* BEGIN *

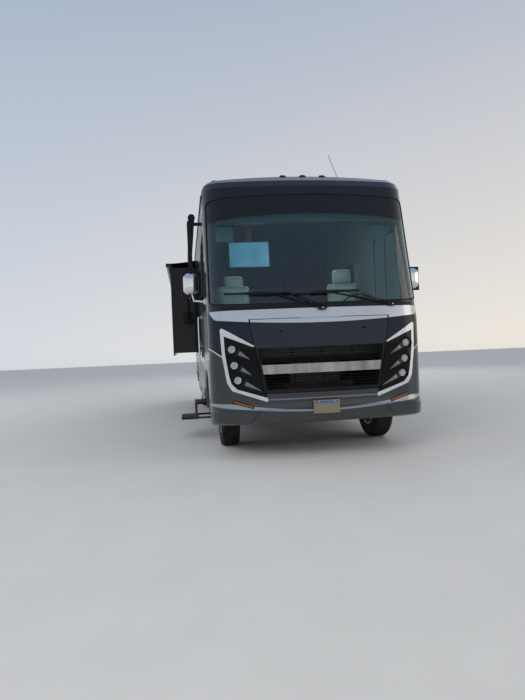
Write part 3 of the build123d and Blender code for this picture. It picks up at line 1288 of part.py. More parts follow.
# Baggage doors, hinged along the top edge
for name, side, front, back, low, top in BAY_DOORS:
    with BuildPart() as bay_door:
        with BuildSketch(Plane.YZ.offset(side * HALF)):
            with Locations((FRONT + (front + back) / 2, (low + top) / 2)):
                Rectangle(back - front, top - low)
        extrude(amount=-side * BAY_DOOR_THICK)
        barrel_front, barrel_back = FRONT + front + BARREL_IN, FRONT + back - BARREL_IN
        add(tube_between((side * HALF, barrel_front, top), (side * HALF, barrel_back, top), BARREL))
        middle, latch_out = FRONT + (front + back) / 2, (back - front) / 3
        with BuildSketch(Plane.YZ.offset(side * HALF)):
            with Locations(*[(middle + hand * latch_out, low + BAY_LATCH_UP) for hand in (-1, 1)]):
                RectangleRounded(LATCH_HEIGHT, LATCH_HEIGHT / 2, LATCH_CORNER)
        extrude(amount=side * LATCH_PROUD / 2)
    save(bay_door, name)


def link_arm(pivot):
    """Pair of step links hung from one pivot line, drawn extended."""
    end = (pivot[0] + STEP_REACH[0], pivot[1] + STEP_REACH[1])
    angle = degrees(atan2(STEP_REACH[1], STEP_REACH[0]))
    with BuildPart() as arms:
        for start in (STEP_FRONT + LINK_CLEAR, STEP_BACK - LINK_CLEAR - STEP_PLATE):
            with BuildSketch(Plane.XZ.offset(-start)):
                with Locations(((pivot[0] + end[0]) / 2, (pivot[1] + end[1]) / 2)):
                    SlotOverall(hypot(*STEP_REACH) + STEP_LINK_WIDTH, STEP_LINK_WIDTH, rotation=angle)
                with Locations(pivot, end):
                    Circle(STEP_PIN + PIN_GAP, mode=Mode.SUBTRACT)
            extrude(amount=-STEP_PLATE)
    return arms


save(link_arm(STEP_PIVOT_OUTER), "step_link_outer")
save(link_arm(STEP_PIVOT_INNER), "step_link_inner")

# Two treads on a pair of square side frames
with BuildPart() as step_treads:
    hinge_x = STEP_PIVOT_INNER[0] + STEP_REACH[0]
    hinge_z = STEP_PIVOT_INNER[1] + STEP_REACH[1]
    for start in (STEP_FRONT + FRAME_IN, STEP_BACK - FRAME_IN - STEP_BAR):
        for low, high in (
            ((UPPER_TREAD[0], hinge_z - STEP_BAR / 2), (hinge_x + STEP_BAR, hinge_z + STEP_BAR / 2)),
            ((LOWER_TREAD[0], LOWER_TREAD[2] - STEP_BAR), (UPPER_TREAD[1], LOWER_TREAD[2])),
            ((UPPER_TREAD[0], LOWER_TREAD[2]), (UPPER_TREAD[0] + STEP_BAR, hinge_z)),
            ((UPPER_TREAD[1] - STEP_BAR, LOWER_TREAD[2]), (UPPER_TREAD[1], hinge_z)),
        ):
            add(box_between((low[0], start, low[1]), (high[0], start + STEP_BAR, high[1])))
    for (outer, inner, top) in ((UPPER_TREAD[0], UPPER_TREAD[1], hinge_z + STEP_BAR / 2), LOWER_TREAD):
        add(box_between((outer, STEP_FRONT + FRAME_IN, top - TREAD_THICK), (inner, STEP_BACK - FRAME_IN, top)))
    for pivot in (STEP_PIVOT_OUTER, STEP_PIVOT_INNER):
        x, z = pivot[0] + STEP_REACH[0], pivot[1] + STEP_REACH[1]
        add(tube_between((x, STEP_FRONT + 1, z), (x, STEP_FRONT + FRAME_IN + 1, z), STEP_PIN))
        add(tube_between((x, STEP_BACK - FRAME_IN - 1, z), (x, STEP_BACK - 1, z), STEP_PIN))
save(step_treads, "step_treads")

# Mirrors on their arms, one beside each cab window
with BuildPart() as mirrors:
    for side in (RIGHT, LEFT):
        with BuildPart() as mirror_head:
            with BuildSketch(Plane.XZ.offset(-(FRONT + MIRROR_FRONT))):
                with Locations((side * (MIRROR_IN + MIRROR_OUT) / 2, (MIRROR_LOW + MIRROR_TOP) / 2)):
                    RectangleRounded(MIRROR_OUT - MIRROR_IN, MIRROR_TOP - MIRROR_LOW, MIRROR_CORNER)
            extrude(amount=-MIRROR_DEPTH)
            fillet(mirror_head.faces().sort_by(Axis.Y)[0].edges(), MIRROR_ROUND)
        add(mirror_head.part)
        foot = (side * (HALF + MIRROR_BASE / 2), FRONT + MIRROR_FOOT_Y, MIRROR_FOOT_Z)
        elbow = (side * (MIRROR_IN + MIRROR_ELBOW), FRONT + MIRROR_FRONT + MIRROR_DEPTH / 2, MIRROR_FOOT_Z)
        head = (elbow[0], elbow[1], MIRROR_LOW + MIRROR_ROUND)
        add(tube_between(foot, elbow, MIRROR_ARM))
        add(tube_between((elbow[0], elbow[1], MIRROR_FOOT_Z - MIRROR_ARM), head, MIRROR_ARM))
        low_x, high_x = sorted((side * (HALF + SEAT_GAP), side * (HALF + MIRROR_BASE)))
        add(box_between(
            (low_x, FRONT + MIRROR_FOOT_Y - MIRROR_BASE * 2, MIRROR_FOOT_Z - MIRROR_BASE * 2),
            (high_x, FRONT + MIRROR_FOOT_Y + MIRROR_BASE * 2, MIRROR_FOOT_Z + MIRROR_BASE * 2),
        ))
save(mirrors, "mirrors")

# Wipers: twin rods from each pivot to a blade that follows the glass
BODY_SECTIONS = MASK_SECTIONS + CAP_SECTIONS[1:]


def skin_y(across, height, proud):
    """Place along the body of a point ahead of the front skin."""
    return FRONT + setback(BODY_SECTIONS, height) + face_depth(across) - proud


with BuildPart() as wipers:
    for pivot, meet, start, end in WIPERS:
        for shift in (-ROD_SPREAD / 2, ROD_SPREAD / 2):
            low = (pivot[0] + shift, skin_y(pivot[0], pivot[1], ROD_PROUD), pivot[1])
            high = (meet[0] + shift / 2, skin_y(meet[0], meet[1], BLADE_PROUD - ROD_RADIUS), meet[1])
            add(tube_between(low, high, ROD_RADIUS))
        face_y = skin_y(pivot[0], pivot[1], 0)
        with BuildSketch(Plane.XZ.offset(-(face_y - ROD_PROUD - BOSS_CAP))):
            with Locations(pivot):
                SlotOverall(ROD_SPREAD + 2 * BOSS_RADIUS, 2 * BOSS_RADIUS)
        extrude(amount=-(ROD_PROUD + BOSS_CAP + MARGIN))
    add(front_form(BODY_SECTIONS, -SEAT_GAP, CAP_BACK), mode=Mode.SUBTRACT)
    for pivot, meet, start, end in WIPERS:
        half = BLADE_HEIGHT / 2
        with BuildPart() as blade:
            add(front_skin(CAP_SECTIONS, -BLADE_PROUD, WINDOW_RECESS - SEAT_GAP))
            add(front_prism([
                (start[0], start[1] - half), (end[0], end[1] - half),
                (end[0], end[1] + half), (start[0], start[1] + half),
            ]), mode=Mode.INTERSECT)
        add(blade.part)
save(wipers, "wipers")

# Patio awning, rolled up along the right side, with an arm at each end
with BuildPart() as awning:
    roller_start, roller_end = FRONT + AWNING_FRONT, FRONT + AWNING_BACK
    add(tube_between((-AWNING_X, roller_start, AWNING_Z), (-AWNING_X, roller_end, AWNING_Z), AWNING_RADIUS))
    for distance, start in (
        (AWNING_FRONT - AWNING_CAP, AWNING_FRONT + ARM_IN),
        (AWNING_BACK, AWNING_BACK - ARM_IN - ARM_DEPTH),
    ):
        cap_y = FRONT + distance
        add(tube_between(
            (-AWNING_X, cap_y, AWNING_Z), (-AWNING_X, cap_y + AWNING_CAP, AWNING_Z), AWNING_RADIUS + AWNING_RIM
        ))
        with BuildSketch(Plane.XZ.offset(-(FRONT + start))):
            Polygon(*[(-x, z) for x, z in ARM_OUTLINE], align=None)
        extrude(amount=-ARM_DEPTH)
        for low, top in ARM_BRACKETS:
            add(box_between(
                (-ARM_OUTLINE[0][0], FRONT + start, low), (-HALF - SEAT_GAP, FRONT + start + ARM_DEPTH, top)
            ))
save(awning, "awning")

# Roof equipment: air conditioners, vents and the whip aerial
with BuildPart() as roof_units:
    for distance, length, width, height, corner in ROOF_UNITS:
        with BuildSketch(Plane.XY.offset(ROOF_TOP - MARKER_SUNK)):
            with Locations((0, FRONT + distance)):
                RectangleRounded(width, length, corner)
        extrude(amount=height + MARKER_SUNK, taper=UNIT_TAPER)
    with BuildSketch(Plane.XY.offset(ROOF_TOP - MARKER_SUNK)):
        with Locations(AERIAL_BASE):
            Circle(AERIAL_FOOT)
    extrude(amount=AERIAL_FOOT)
    add(tube_between(
        (*AERIAL_BASE, ROOF_TOP), (AERIAL_BASE[0] + AERIAL_LEAN, AERIAL_BASE[1], AERIAL_TIP), AERIAL_RADIUS
    ))
    extrude(roof_face(-SEAT_GAP, ROOF_TOP / 2, CAP_BACK), amount=-LENGTH, mode=Mode.SUBTRACT)
save(roof_units, "roof_units")

# Rear ladder with its feet on the cap and hooks over the roof
with BuildPart() as ladder:
    rail_y = REAR - LADDER_TUBE
    for x in (LADDER_X - LADDER_HALF, LADDER_X + LADDER_HALF):
        with BuildLine() as rail_path:
            FilletPolyline(
                (x, rail_y, LADDER_LOW),
                (x, rail_y, ROOF_TOP + LADDER_HOOK),
                (x, REAR_WALL - LADDER_OVER, ROOF_TOP + LADDER_HOOK),
                (x, REAR_WALL - LADDER_OVER, ROOF_TOP - LADDER_HOOK),
                radius=LADDER_BEND,
            )
        with BuildSketch(Plane(rail_path.line @ 0, z_dir=rail_path.line % 0)):
            Circle(LADDER_TUBE)
        sweep()
        for z in LADDER_FEET:
            add(tube_between((x, REAR_WALL + SEAT_GAP, z), (x, rail_y, z), LADDER_FOOT))
    rung_space = (LADDER_FEET[-1] - LADDER_LOW) / LADDER_RUNGS
    for step in range(LADDER_RUNGS):
        z = LADDER_LOW + rung_space * (step + 0.5)
        add(tube_between((LADDER_X - LADDER_HALF, rail_y, z), (LADDER_X + LADDER_HALF, rail_y, z), LADDER_RUNG))
    extrude(roof_face(-SEAT_GAP, ROOF_TOP / 2, CAP_BACK), amount=-(REAR_WALL - CAP_BACK), mode=Mode.SUBTRACT)
save(ladder, "ladder")

# Dashboard with the steering column and wheel
with BuildPart() as dashboard:
    with BuildSketch(Plane.YZ.offset(-DASH_HALF)):
        Polygon(*[(FRONT + y, z) for y, z in DASH_OUTLINE], align=None)
    extrude(amount=2 * DASH_HALF)
    wheel_centre = Vector(DRIVER_X, FRONT + STEERING_Y, STEERING_Z)
    tilt = radians(STEERING_TILT)
    column_way = Vector(0, -sin(tilt), -cos(tilt))
    wheel_place = Plane(wheel_centre, x_dir=(1, 0, 0), z_dir=column_way)
    with BuildSketch(Plane(wheel_centre, x_dir=column_way, z_dir=(-1, 0, 0))):
        with Locations((0, STEERING_RADIUS)):
            Circle(STEERING_GRIP)
    revolve(axis=Axis(wheel_centre, column_way))
    add(tube_between(tuple(wheel_centre), tuple(wheel_centre + column_way * COLUMN_LENGTH), COLUMN_RADIUS))
    with BuildSketch(wheel_place):
        Rectangle(2 * STEERING_RADIUS, 2 * STEERING_GRIP)
        Circle(COLUMN_RADIUS + STEERING_GRIP)
    extrude(amount=STEERING_GRIP)
save(dashboard, "dashboard")

# Cab seats and their pedestals
with BuildPart() as seats:
    for x, head_top in SEATS:
        for low_y, high_y, low_z, top_z, width in SEAT_BLOCKS:
            with BuildPart() as block:
                add(box_between(
                    (x - width / 2, FRONT + low_y, low_z), (x + width / 2, FRONT + high_y, min(top_z, head_top))
                ))
                fillet(block.edges(), SEAT_ROUND)
            add(block.part)
save(seats, "seats")

with BuildPart() as seat_bases:
    for x, _ in SEATS:
        with BuildSketch(Plane.XY.offset(FLOOR_TOP)):
            with Locations((x, FRONT + SEAT_BASE_Y)):
                RectangleRounded(SEAT_BASE_WIDTH, SEAT_BASE_WIDTH, SEAT_ROUND)
        extrude(amount=SEAT_BLOCKS[0][2] - FLOOR_TOP - SEAT_GAP, taper=SEAT_BASE_TAPER)
save(seat_bases, "seat_bases")

# Overhead cabinet across the cab, and the screen on its ceiling arm
with BuildPart() as overhead_cabinet:
    add(box_between(
        (-CABINET_HALF, FRONT + CABINET_FRONT, CABINET_LOW), (CABINET_HALF, FRONT + CABINET_BACK, ROOF_TOP)
    ))
    add(box_between(
        (SCREEN_PANEL[0], FRONT + SCREEN_PANEL_Y, SCREEN_PANEL[2]),
        (SCREEN_PANEL[1], FRONT + SCREEN_PANEL_Y + SCREEN_THICK, SCREEN_PANEL[3]),
    ))
    arm_x = (SCREEN_PANEL[0] + SCREEN_PANEL[1]) / 2
    add(box_between(
        (arm_x - SCREEN_THICK, FRONT + SCREEN_PANEL_Y, SCREEN_PANEL[3]),
        (arm_x + SCREEN_THICK, FRONT + SCREEN_PANEL_Y + SCREEN_THICK, ROOF_TOP),
    ))
    extrude(
        roof_face(ROOF_WALL + SEAT_GAP, ROOF_TOP / 3, CAP_BACK), amount=-LENGTH / 2, mode=Mode.INTERSECT
    )
save(overhead_cabinet, "overhead_cabinet")
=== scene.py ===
"""Looks of the motorhome: a finish for every CAD node, and the pieces that dress the coach.

Everything is in metres in the row frame: +Z up, the front faces -Y, the driver sits on the +X side.
"""

import logging
import math
from dataclasses import dataclass
from enum import Enum
from typing import Any, Callable, Iterable, Optional, Sequence

import bmesh
import bpy
from mathutils import Matrix, Vector


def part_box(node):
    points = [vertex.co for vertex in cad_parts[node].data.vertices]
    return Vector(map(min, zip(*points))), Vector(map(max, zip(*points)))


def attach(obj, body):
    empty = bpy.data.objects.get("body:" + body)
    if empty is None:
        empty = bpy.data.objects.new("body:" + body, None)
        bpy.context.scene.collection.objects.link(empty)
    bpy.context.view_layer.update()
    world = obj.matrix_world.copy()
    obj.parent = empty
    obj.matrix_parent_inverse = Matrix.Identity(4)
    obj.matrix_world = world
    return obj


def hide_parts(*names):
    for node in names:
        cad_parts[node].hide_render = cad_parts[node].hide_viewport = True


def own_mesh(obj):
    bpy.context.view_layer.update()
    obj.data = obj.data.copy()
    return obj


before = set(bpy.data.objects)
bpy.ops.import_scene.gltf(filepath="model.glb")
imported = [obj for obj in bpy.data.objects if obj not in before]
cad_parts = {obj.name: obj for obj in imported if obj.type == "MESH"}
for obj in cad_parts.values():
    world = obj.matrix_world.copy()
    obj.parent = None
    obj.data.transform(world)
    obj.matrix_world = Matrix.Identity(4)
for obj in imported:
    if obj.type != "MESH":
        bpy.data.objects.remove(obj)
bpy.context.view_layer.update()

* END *

What is expected
Return, unchanged, each line from the line containing "obj.matrix_parent_inverse = Matrix.Identity(4)" through the last line of the material.

Response to the exercise
    obj.matrix_parent_inverse = Matrix.Identity(4)
    obj.matrix_world = world
    return obj


def hide_parts(*names):
    for node in names:
        cad_parts[node].hide_render = cad_parts[node].hide_viewport = True


def own_mesh(obj):
    bpy.context.view_layer.update()
    obj.data = obj.data.copy()
    return obj


before = set(bpy.data.objects)
bpy.ops.import_scene.gltf(filepath="model.glb")
imported = [obj for obj in bpy.data.objects if obj not in before]
cad_parts = {obj.name: obj for obj in imported if obj.type == "MESH"}
for obj in cad_parts.values():
    world = obj.matrix_world.copy()
    obj.parent = None
    obj.data.transform(world)
    obj.matrix_world = Matrix.Identity(4)
for obj in imported:
    if obj.type != "MESH":
        bpy.data.objects.remove(obj)
bpy.context.view_layer.update()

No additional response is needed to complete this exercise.